In late June, the Illinois House approved a major income tax increase to generate $5 billion, with more than a dozen Republicans breaking ranks with the Republican Governor. The Senate adopted a similar plan, with one Republican joining his Democratic colleagues. Republican Governor Bruce Rauner immediately vetoed the legislation, but the State Senate quickly overrode Rauner’s veto on Monday, and the State House did so today. Intense pressure from the districts forced the Republicans to break ranks with the Governor.

The results of the economic collapse in Illinois.

As Illinois has been operating without a budget for two years, dire cuts are resulting in universities losing accreditation, social service providers closing their doors, and road construction workers being laid off. In addition, the state’s credit is being threatened with junk status, which would spike the cost of borrowing to pay the unpaid bills, which would then offer even fewer options. But there should be no illusions: Illinois has an annual deficit of $6.2 billion and unpaid bills of nearly $15 billion. The United Way is predicting that 36% of all social service agencies will close their doors by year’s end.

Although the austerity-mongers want to blame the crisis on the state’s agreement to pay negotiated pension obligations to the government workforce, the real problem lies with the lack of economic growth. Various studies have shown that Illinois’s rate of growth –an increase of just over 4% of GDP over the last decade—is worse than it was during the Great Depression, and one half of the national average today. Only a massive economic expansion will address this crisis.

A national crisis

The real problem is the collapse of the real economy. Half of the states received less in taxes than expected, a result of the ongoing decline. Pennsylvania has a $2 billion shortfall, its worst in seven years, and has no competent plan other than more state-sanctioned gambling to remedy the mess. The geniuses in the governor’s office are considering borrowing $1.5 billion to plug the shortfall, but interest payments on the loan will drive the final cost to over $2.2 billion, since the state will have to pay more than $700 million in interest. Wisconsin has a $1 billion shortfall, and the major problem in the budget is how to fix and improve crumbling roads.

Connecticut is in worse shape. The state has a $5 billion deficit and is projected to run a deficit of $2.3 billion in 2017-18, and $2.8 billion in the following fiscal year. Standard and Poors, Fitch, and Moody’s Investors Services all downgraded Connecticut debt this spring, which increased borrowing costs. As of now the state has no budget, and legislators are expected back in the capital on July 18 to continue working on a plan.

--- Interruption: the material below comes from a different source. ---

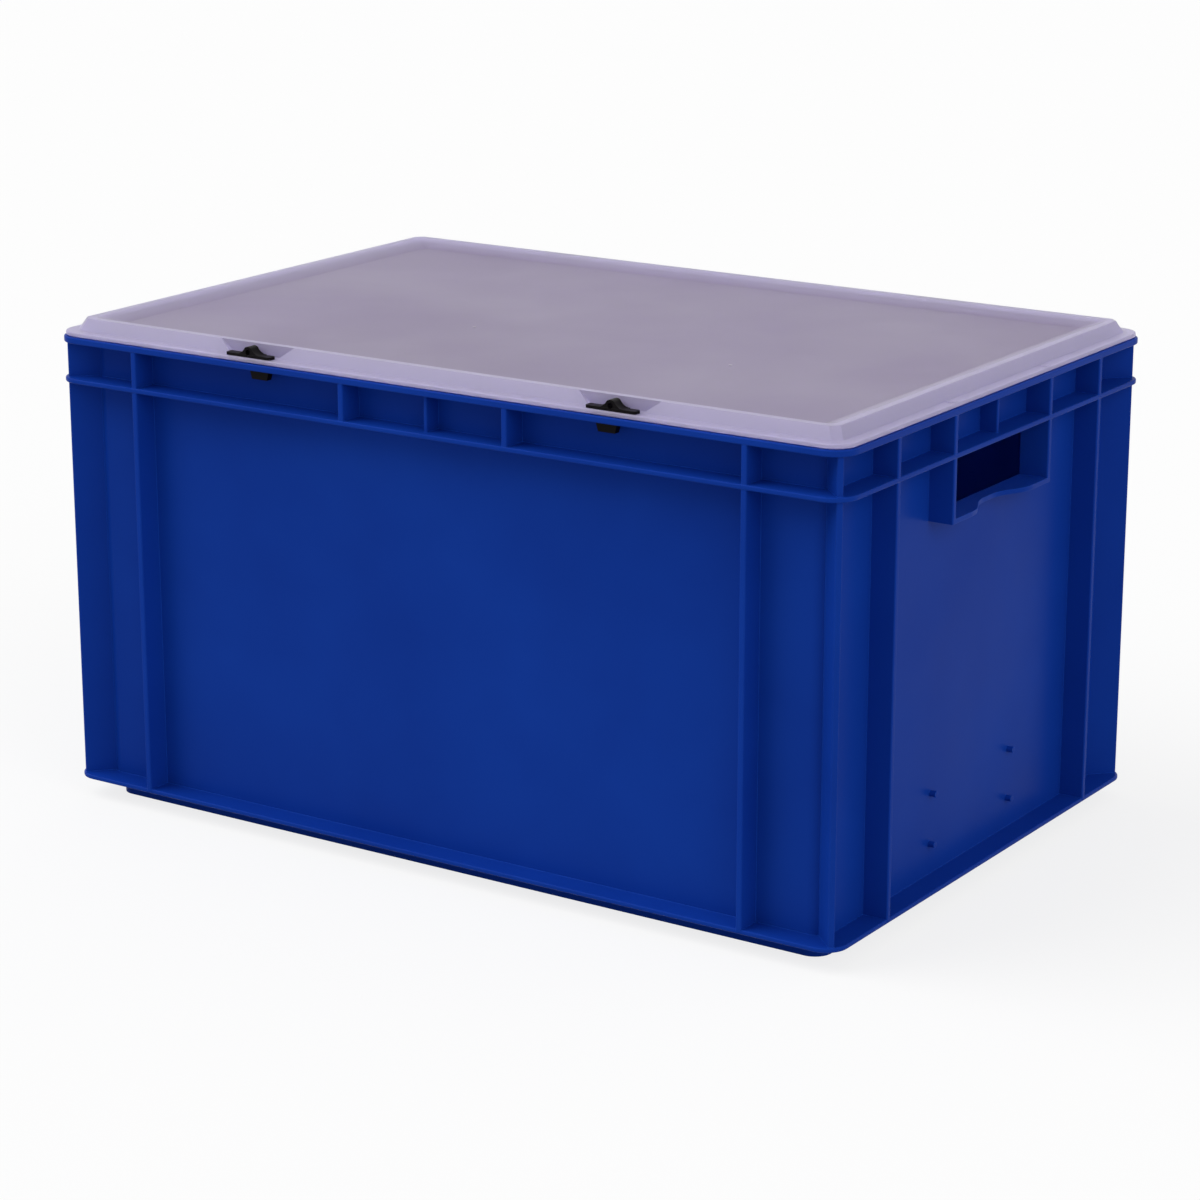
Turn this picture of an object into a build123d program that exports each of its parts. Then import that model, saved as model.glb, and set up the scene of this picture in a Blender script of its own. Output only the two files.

Connecticut, the richest state per capita in the nation, also has seen a massive collapse in income tax collections. The cause of this fall has been attributed to the deterioration of the vaunted hedge fund sector, the gambling den of iniquity that has finally taken it on the chin. Hedge fund profits are down to near zero in the tanking economy, so hedge fund managers, “honorable men”, have figured out every way to stop paying taxes. A significant percentage of them reside in the pricey New York suburbs around Greenwich, Connecticut and have simply connived to short the state of anticipated revenue. Hence the seemingly rich state is on the verge of bankruptcy. This is not mere metaphor; the state capital Hartford is now in serious discussions about joining Detroit, Birmingham, Harrisburg, and others in filing municipal bankruptcy.

Many of the now crisis-riddled states have landed on various temporary schemes. Washington State raised property taxes by $1.6 billion, but the bulk of the burden is going to fall on middle-class families who can ill afford the massive hike. The average Seattle homeowner will pay $400 more in property taxes per year. Rather than increase income or capital gains taxes, which would fall more on wealthy families, the legislature put the burden on lower and middle class families.

Sen. Reuven Carlyle, D-Seattle, said that “they can hold on all they want to this stereotype cliché that this is a tax increase on rich city folks, but the truth is, this is middle-class people statewide, and real families.” He said, “Property owners will have a jolt of reality when the tax bills arrive. And there’s going to be implications at the voters’ box.”

Time to Get Real: Adopt the Glass-Steagall, Franklin Roosevelt Infrastructure Driver

This crisis begs the question, “How do we get out of this mess?” PA Senate Democratic Leader Costa correctly calls the solutions band aids instead of durable fixes. He calls for enacting a steady revenue base, but offers no workable plan to do it.

However, the plan does exist. But it does not mean just throwing money at the problem. Since January 2017, seventeen state legislatures have filed bi-partisan resolutions, in various forms, calling for measures which would reverse the downward trajectory of the economy. The most comprehensive resolutions outline a four point FDR style recovery program, which echoes the American System policies that built the nation. It includes reinstating the Depression-era Glass Steagall legislation, creating a Hamiltonian National Bank for jobs and infrastructure building, and implementing an advanced space program as a science driver. Six of the states have filed resolutions simply to reinstate Glass Steagall. Not accidentally, the Illinois House did pass the most comprehensive resolution in 2016, endorsing the full four point program.

It is not by accident that the FDR measures are picking up support. Despite efforts to misreport and massage economic figures, reality shows conditions similar, or even worse, than the Great Depression. The resolutions reflect a different kind of thinking rather than “balancing the budget”. An increase in productivity is what is required. Much has been discussed on the urgent need for infrastructure rebuilding, but no proposal for how to fund it. Funding demands a return to Hamilton’s conception of a national bank, which worked every time the country increased productivity.

We witnessed during the last Presidential election that the majority of the American people want jobs and an economy that works for them, and not for Wall Street. In 1933, and other periods of our history, our nation made the right decisions, not on mere partisanship, but to really address the burning crises. This is not the time to “make a deal.” A return to the American System must be the only true arbiter for saving our nation.

It is time for the population, including state government officials, to impact the Congress: Adopt the American System solution, while you still can.